# [Aim]
Repeat the records exactly. Every line must match.

# [Information provided]
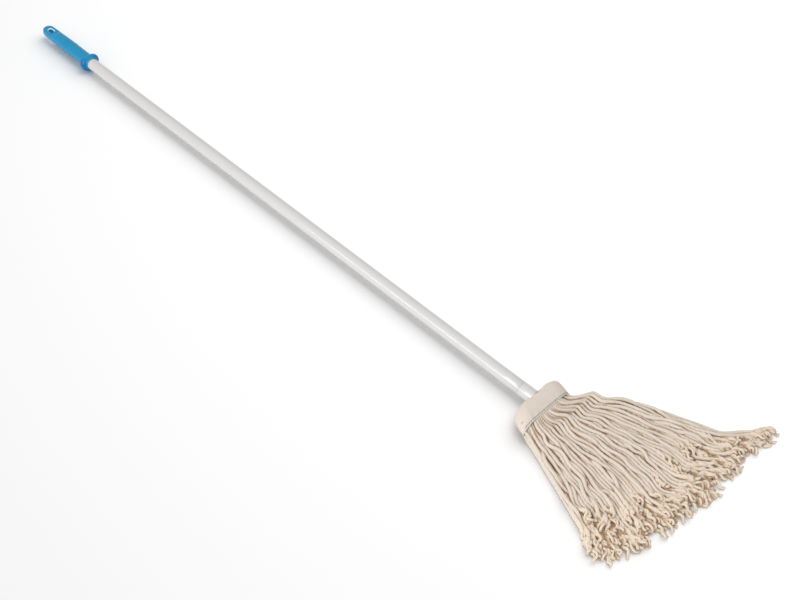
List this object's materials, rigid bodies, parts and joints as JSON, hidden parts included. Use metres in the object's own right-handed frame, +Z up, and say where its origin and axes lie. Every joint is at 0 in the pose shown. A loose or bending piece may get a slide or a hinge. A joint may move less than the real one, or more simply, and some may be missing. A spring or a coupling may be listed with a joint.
{
  "type": "string mop",
  "caption": "String mop lying flat: a white tubular handle with a blue hanging grip, screwed into a canvas-banded head of loose cotton yarn.",
  "frame": {"origin": "on the floor, on the flat underside of the canvas head band, below the handle's axis", "axes": "+X along the handle from the grip to the yarn tips, +Y across the head, +Z up from the floor it lies on"},
  "size_m": [1.565, 0.3603, 0.036],
  "materials": {
    "white_enamel": "gloss enamel on a steel tube",
    "blue_plastic": "satin moulded plastic",
    "white_plastic": "moulded plastic",
    "zinc_steel": "zinc plated",
    "canvas": "woven cotton canvas",
    "green_thread": "sewing thread",
    "cotton_yarn": "four-ply twisted cotton yarn"
  },
  "bodies": {
    "mop_head": {"socket_yoke": "white_plastic", "band_front": "canvas", "band_back": "canvas", "stitch_front": "green_thread", "stitch_back": "green_thread", "edge_seam_near": "canvas", "edge_seam_far": "canvas", "yarn_core_near": "cotton_yarn", "yarn_core_far": "cotton_yarn"},
    "neck": {"neck_sleeve": "white_plastic"},
    "handle": {"handle_tube": "white_enamel", "hand_grip": "blue_plastic", "thread_insert": "white_plastic", "insert_rivet": "zinc_steel"},
    "yarn_1": {"yarn_1_lower": "cotton_yarn", "yarn_1_upper_a": "cotton_yarn", "yarn_1_upper_b": "cotton_yarn"},
    "yarn_2": {"yarn_2_lower": "cotton_yarn", "yarn_2_upper_a": "cotton_yarn", "yarn_2_upper_b": "cotton_yarn"},
    "yarn_3": {"yarn_3_lower": "cotton_yarn", "yarn_3_upper_a": "cotton_yarn", "yarn_3_upper_b": "cotton_yarn"},
    "yarn_4": {"yarn_4_lower": "cotton_yarn", "yarn_4_upper_a": "cotton_yarn", "yarn_4_upper_b": "cotton_yarn"},
    "yarn_5": {"yarn_5_lower": "cotton_yarn", "yarn_5_upper_a": "cotton_yarn", "yarn_5_upper_b": "cotton_yarn"},
    "yarn_6": {"yarn_6_lower": "cotton_yarn", "yarn_6_upper_a": "cotton_yarn", "yarn_6_upper_b": "cotton_yarn"}
  },
  "joints": [
    {"name": "neck_slide", "type": "slide", "parent": "mop_head", "child": "neck", "axis": [-1, 0, 0], "range_m": [0, 0.025]},
    {"name": "handle_unscrew", "type": "hinge", "parent": "neck", "child": "handle", "pos_m": [0, 0, 0.018], "axis": [-1, 0, 0], "range_deg": [0, 1800]},
    {"name": "yarn_bend_1", "type": "hinge", "parent": "mop_head", "child": "yarn_1", "pos_m": [0.0415, 0, 0.018], "axis": [0, 1, 0], "range_deg": [-75, 75]},
    {"name": "yarn_bend_2", "type": "hinge", "parent": "mop_head", "child": "yarn_2", "pos_m": [0.0415, 0, 0.018], "axis": [0, 1, 0], "range_deg": [-75, 75]},
    {"name": "yarn_bend_3", "type": "hinge", "parent": "mop_head", "child": "yarn_3", "pos_m": [0.0415, 0, 0.018], "axis": [0, 1, 0], "range_deg": [-75, 75]},
    {"name": "yarn_bend_4", "type": "hinge", "parent": "mop_head", "child": "yarn_4", "pos_m": [0.0415, 0, 0.018], "axis": [0, 1, 0], "range_deg": [-75, 75]},
    {"name": "yarn_bend_5", "type": "hinge", "parent": "mop_head", "child": "yarn_5", "pos_m": [0.0415, 0, 0.018], "axis": [0, 1, 0], "range_deg": [-75, 75]},
    {"name": "yarn_bend_6", "type": "hinge", "parent": "mop_head", "child": "yarn_6", "pos_m": [0.0415, 0, 0.018], "axis": [0, 1, 0], "range_deg": [-75, 75]}
  ],
  "couplings": [
    {"joint": "handle_unscrew", "follows": "neck_slide", "rad_per_m": 1256.6}
  ]
}
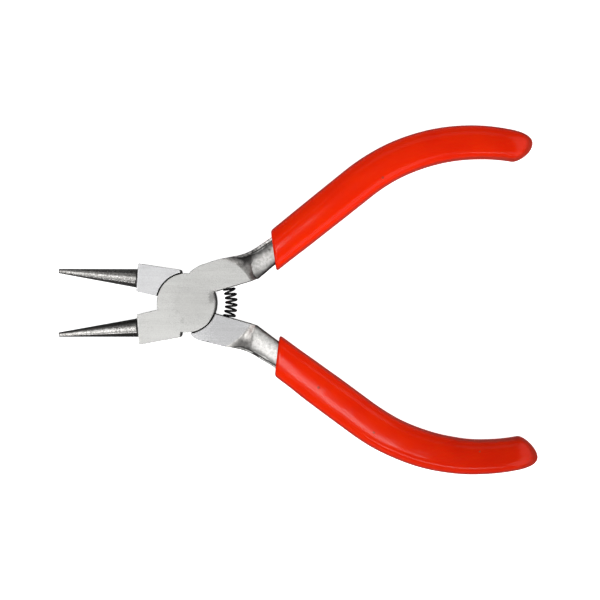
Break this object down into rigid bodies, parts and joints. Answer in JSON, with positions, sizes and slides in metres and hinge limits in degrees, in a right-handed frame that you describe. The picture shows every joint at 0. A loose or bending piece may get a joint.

# [Problem solution]
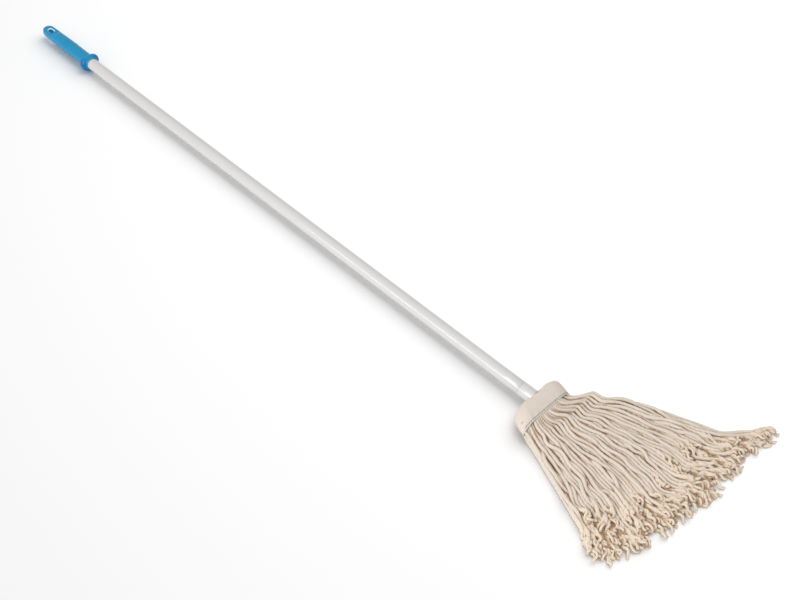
List this object's materials, rigid bodies, parts and joints as JSON, hidden parts included. Use metres in the object's own right-handed frame, +Z up, and say where its origin and axes lie. Every joint is at 0 in the pose shown. A loose or bending piece may get a slide or a hinge. A joint may move less than the real one, or more simply, and some may be missing. A spring or a coupling may be listed with a joint.
{
  "type": "string mop",
  "caption": "String mop lying flat: a white tubular handle with a blue hanging grip, screwed into a canvas-banded head of loose cotton yarn.",
  "frame": {"origin": "on the floor, on the flat underside of the canvas head band, below the handle's axis", "axes": "+X along the handle from the grip to the yarn tips, +Y across the head, +Z up from the floor it lies on"},
  "size_m": [1.565, 0.3603, 0.036],
  "materials": {
    "white_enamel": "gloss enamel on a steel tube",
    "blue_plastic": "satin moulded plastic",
    "white_plastic": "moulded plastic",
    "zinc_steel": "zinc plated",
    "canvas": "woven cotton canvas",
    "green_thread": "sewing thread",
    "cotton_yarn": "four-ply twisted cotton yarn"
  },
  "bodies": {
    "mop_head": {"socket_yoke": "white_plastic", "band_front": "canvas", "band_back": "canvas", "stitch_front": "green_thread", "stitch_back": "green_thread", "edge_seam_near": "canvas", "edge_seam_far": "canvas", "yarn_core_near": "cotton_yarn", "yarn_core_far": "cotton_yarn"},
    "neck": {"neck_sleeve": "white_plastic"},
    "handle": {"handle_tube": "white_enamel", "hand_grip": "blue_plastic", "thread_insert": "white_plastic", "insert_rivet": "zinc_steel"},
    "yarn_1": {"yarn_1_lower": "cotton_yarn", "yarn_1_upper_a": "cotton_yarn", "yarn_1_upper_b": "cotton_yarn"},
    "yarn_2": {"yarn_2_lower": "cotton_yarn", "yarn_2_upper_a": "cotton_yarn", "yarn_2_upper_b": "cotton_yarn"},
    "yarn_3": {"yarn_3_lower": "cotton_yarn", "yarn_3_upper_a": "cotton_yarn", "yarn_3_upper_b": "cotton_yarn"},
    "yarn_4": {"yarn_4_lower": "cotton_yarn", "yarn_4_upper_a": "cotton_yarn", "yarn_4_upper_b": "cotton_yarn"},
    "yarn_5": {"yarn_5_lower": "cotton_yarn", "yarn_5_upper_a": "cotton_yarn", "yarn_5_upper_b": "cotton_yarn"},
    "yarn_6": {"yarn_6_lower": "cotton_yarn", "yarn_6_upper_a": "cotton_yarn", "yarn_6_upper_b": "cotton_yarn"}
  },
  "joints": [
    {"name": "neck_slide", "type": "slide", "parent": "mop_head", "child": "neck", "axis": [-1, 0, 0], "range_m": [0, 0.025]},
    {"name": "handle_unscrew", "type": "hinge", "parent": "neck", "child": "handle", "pos_m": [0, 0, 0.018], "axis": [-1, 0, 0], "range_deg": [0, 1800]},
    {"name": "yarn_bend_1", "type": "hinge", "parent": "mop_head", "child": "yarn_1", "pos_m": [0.0415, 0, 0.018], "axis": [0, 1, 0], "range_deg": [-75, 75]},
    {"name": "yarn_bend_2", "type": "hinge", "parent": "mop_head", "child": "yarn_2", "pos_m": [0.0415, 0, 0.018], "axis": [0, 1, 0], "range_deg": [-75, 75]},
    {"name": "yarn_bend_3", "type": "hinge", "parent": "mop_head", "child": "yarn_3", "pos_m": [0.0415, 0, 0.018], "axis": [0, 1, 0], "range_deg": [-75, 75]},
    {"name": "yarn_bend_4", "type": "hinge", "parent": "mop_head", "child": "yarn_4", "pos_m": [0.0415, 0, 0.018], "axis": [0, 1, 0], "range_deg": [-75, 75]},
    {"name": "yarn_bend_5", "type": "hinge", "parent": "mop_head", "child": "yarn_5", "pos_m": [0.0415, 0, 0.018], "axis": [0, 1, 0], "range_deg": [-75, 75]},
    {"name": "yarn_bend_6", "type": "hinge", "parent": "mop_head", "child": "yarn_6", "pos_m": [0.0415, 0, 0.018], "axis": [0, 1, 0], "range_deg": [-75, 75]}
  ],
  "couplings": [
    {"joint": "handle_unscrew", "follows": "neck_slide", "rad_per_m": 1256.6}
  ]
}
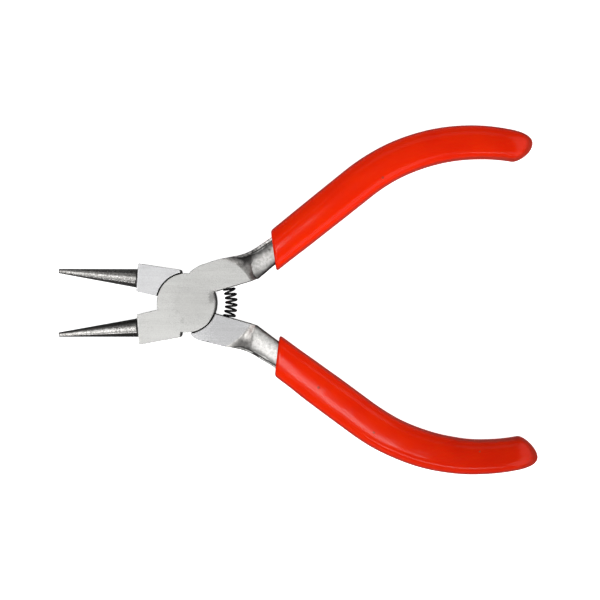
Break this object down into rigid bodies, parts and joints. Answer in JSON, with positions, sizes and slides in metres and hinge limits in degrees, in a right-handed frame that you describe. The picture shows every joint at 0. A loose or bending piece may get a joint.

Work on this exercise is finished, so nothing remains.